United States District Court, N.D. Illinois, Eastern Division.
Jun 5, 1997
173 F.R.D. 491 (N.D. Ill. 1997)

Summary

refusing to including preparation time in "reasonable fee" calculation since case was not complex and there was no considerable lapse of time between expert's work and deposition

Summary of this case from Giuliani v. Springfield Twp.

Opinion

          In breach of contract action, corporate plaintiff sought order compelling defendant to pay plaintiff's expert witness deposition fees. The District Court, Bobrick, United States Magistrate Judge, held that: (1) cost of witness traveling from state in which he resided to state in which responding party's offices were located to attend deposition were not part of " reasonable fee" for time spent in responding to discovery that party requesting deposition was required to pay; (2) expert fees resulting from time spent by expert preparing for deposition was not part of expert's " reasonable fee" ; and (3) party that requesting deposition was obligated for expert's fees only to extent fees sought were consistent with prior rulings concerning scope of expert's testimony.

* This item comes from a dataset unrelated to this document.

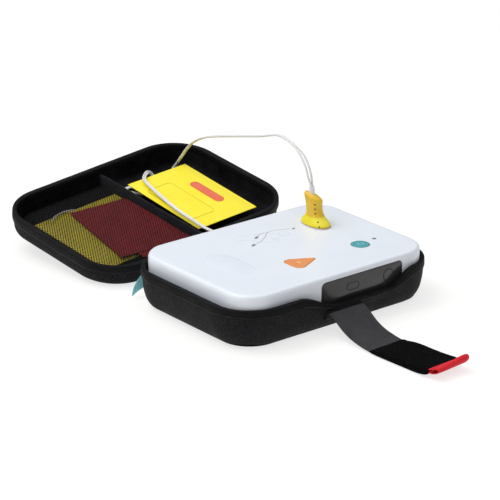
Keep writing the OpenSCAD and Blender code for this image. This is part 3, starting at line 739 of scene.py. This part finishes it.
def inflate(obj, pressure, cap, pinned, frames_run=16):
    """Puffs a sealed piece up with cloth simulation, held at its welded rim, and keeps each
    point within a cap of where it was."""
    mesh = obj.data
    rest = np.array([v.co for v in mesh.vertices])
    group = obj.vertex_groups.new(name="rim")
    group.add([i for i, p in enumerate(rest) if pinned(p)], 1.0, "REPLACE")
    cloth = obj.modifiers.new("cloth", "CLOTH")
    settings = cloth.settings
    settings.vertex_group_mass = "rim"
    settings.quality = 5
    settings.mass = 0.2
    settings.tension_stiffness = settings.compression_stiffness = 18
    settings.bending_stiffness = 0.6
    settings.use_pressure = True
    settings.uniform_pressure_force = pressure
    settings.effector_weights.gravity = 0
    cloth.collision_settings.use_collision = False
    scene = bpy.context.scene
    cloth.point_cache.frame_start, cloth.point_cache.frame_end = 1, frames_run
    for number in range(1, frames_run + 1):
        scene.frame_set(number)
    done = obj.evaluated_get(bpy.context.evaluated_depsgraph_get()).to_mesh()
    after = np.array([v.co for v in done.vertices])
    obj.to_mesh_clear()
    obj.modifiers.remove(cloth)
    obj.vertex_groups.remove(group)
    scene.frame_set(1)
    if after.shape != rest.shape or not np.isfinite(after).all():
        return
    move = after - rest
    size = np.linalg.norm(move, axis=1)[:, None]
    move *= np.minimum(1, cap * MM / np.maximum(size, 1e-9))
    mesh.vertices.foreach_set("co", (rest + move).astype(np.float32).ravel())
    mesh.update()


def press_flat(obj, limit, start):
    """Presses a lid piece's visible face flat: nothing bulges past a limit, in closed-lid mm."""
    rest = np.array([v.co for v in obj.data.vertices]) / MM
    closed = (rest - HINGE) @ LID_TURN + HINGE
    over = start - closed[:, 2]
    room = start - limit
    closed[:, 2] = np.where(over > 0, start - room * (1 - np.exp(-over / room)), closed[:, 2])
    obj.data.vertices.foreach_set("co", (opened(closed) * MM).astype(np.float32).ravel())
    obj.data.update()


def near_rim(obj, inset):
    """Which points lie on the welded rim: both faces almost meet there."""
    rest = np.array([v.co for v in obj.data.vertices])
    half = len(rest) // 2
    gap = np.linalg.norm(rest[:half] - rest[half:], axis=1)
    met = np.nonzero(gap < inset * MM)[0]
    keep = {tuple(np.round(rest[i], 6)) for i in [*met, *(met + half)]}
    return lambda p: tuple(np.round(p, 6)) in keep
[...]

         Motion granted in part.

         Kathleen Ann Lyons, Thomas C. Elliott, Jr., Keith V. Rockey, Dressler, Rockey, Milnamow & Katz, Ltd., Chicago, IL, Robert W. Queeney, McBride, Baker & Coles, Chicago, IL, for M. T. McBrian, Inc.

          Robert James Slobig, Torshen, Spreyer & Garmisa, Ltd., Chicago, IL, Bruce D. Ryder, Kenneth R. Heineman, Joseph C. Orlet, Donald P. Wray, Jr., Coburn & Croft, St. Louis, MO, for Liebert Corp.

          Robert W. Queeney, McBride, Baker & Coles, Chicago, IL, for Michael R. Barrett.


          MEMORANDUM ORDER

          BOBRICK, United States Magistrate Judge.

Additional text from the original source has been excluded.